Grupa Ergis
- Type: Joint-stock company
- Traded as: EGS:WSE
- ISIN: PLEUFLM00017
- Industry: Chemical industry
- Founded: 1998; 28 years ago
- Headquarters: Warsaw, Poland
- Key people: Tadeusz Nowicki (President)
- Products: LLDPE stretch films, PVC soft insulating and specialist films, rigid PET, PET/PE and PVC films for food and medicines packaging, PET strapping tapes, PVC compounds, flexible laminates for food packaging, PET flakes, BOPP films
- Number of employees: 834 (2016)
- Website: ergis.eu

= Ergis (company) =

Ergis Spółka Akcyjna is a Polish chemical company that processes plastics and manufactures PVC, PET and PE products. It is listed on the Warsaw Stock Exchange.

Its products include LLDPE stretch films (including nanoERGIS films), PVC soft insulating and specialist films, rigid PET, PET/PE and PVC films for food and medicines packaging, PET strapping tapes, PVC compounds, flexible laminates for food packaging, PET flakes, BOPP films.
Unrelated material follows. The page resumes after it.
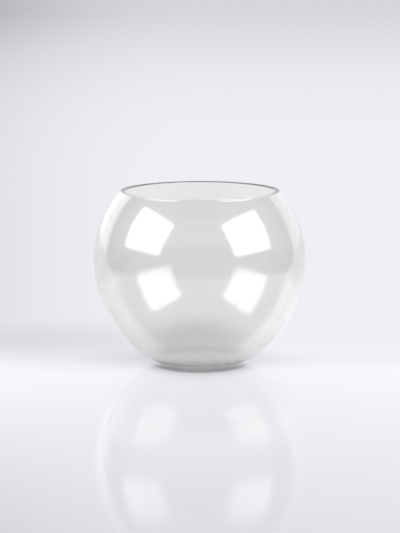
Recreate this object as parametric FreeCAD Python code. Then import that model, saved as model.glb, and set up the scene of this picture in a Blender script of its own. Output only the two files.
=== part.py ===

The company is headquartered in Warsaw, while its production facilities are located in Wąbrzeźno and Oława (both in Poland).

== Group ==
Ergis S.A. is the parent of the Ergis group, which is a collection of such companies as:
- Rigid Films Division
MKF-Ergis Sp. z o.o. located in Wąbrzeźno (Poland)MKF-Ergis GmbH located in Berlin (Germany)Schimanski-Ergis GmbH

- Flexergis Sp. z o.o. – a producer of flexible printed laminates for food packaging located in Nowy Sącz (Poland).
- CS Recycling Sp. z o.o. – a plastic recycling company located in Płock (Poland).
- Numeratis Sp. z o.o. – a company providing accounting, HR and payroll services.
- Transgis Sp. z o.o. – la company providing transport services.

== History ==
The history of Ergis in chronological order:
- 1922 – Establishment of a felt factory in Wąbrzeźno;
- 1950 – Creation of state-owned enterprise Pomorskie Zakłady Tworzyw Sztucznych w Wąbrzeźnie
- 1998
  - Change of name to Ergis Spółka Akcyjna;
  - Creation of the Ergis Group as a result of take-over of Schuepbach-Erg Sp. z o.o. and Delpak Sp. z o.o.;
- 1999 – Merger of Ergis S.A., ZTS Erg, ZTS Erg-Oława S.A. and Cefol-Erg S.A.;
- 2000 – joint venture with Eurofilms, establishment of Eurofilms Polska Grupa Ergis Sp. z o.o.;
- 2003 – Take-over of control of the ERGIS Group by Finergis sp. z o.o. – a company created with the involvement of the DBG EE Fund and the President of the Management Board Tadeusz Nowicki and the Chairman of the Supervisory Board Marek Górski;
- 2006 – IPO of Eurofilms S.A. on the Warsaw Stock Exchange;
- 2007:
  - Take-over of Flexergis sp. z o.o.;
  - Creation of Ergis-Eurofilms S.A. as a result of merger between Ergis S.A. and Eurofilms S.A.;
  - Take-over of MKF-Folien GmbH and Schimanski GmbH;
- 2014 – Change of name to Ergis S.A.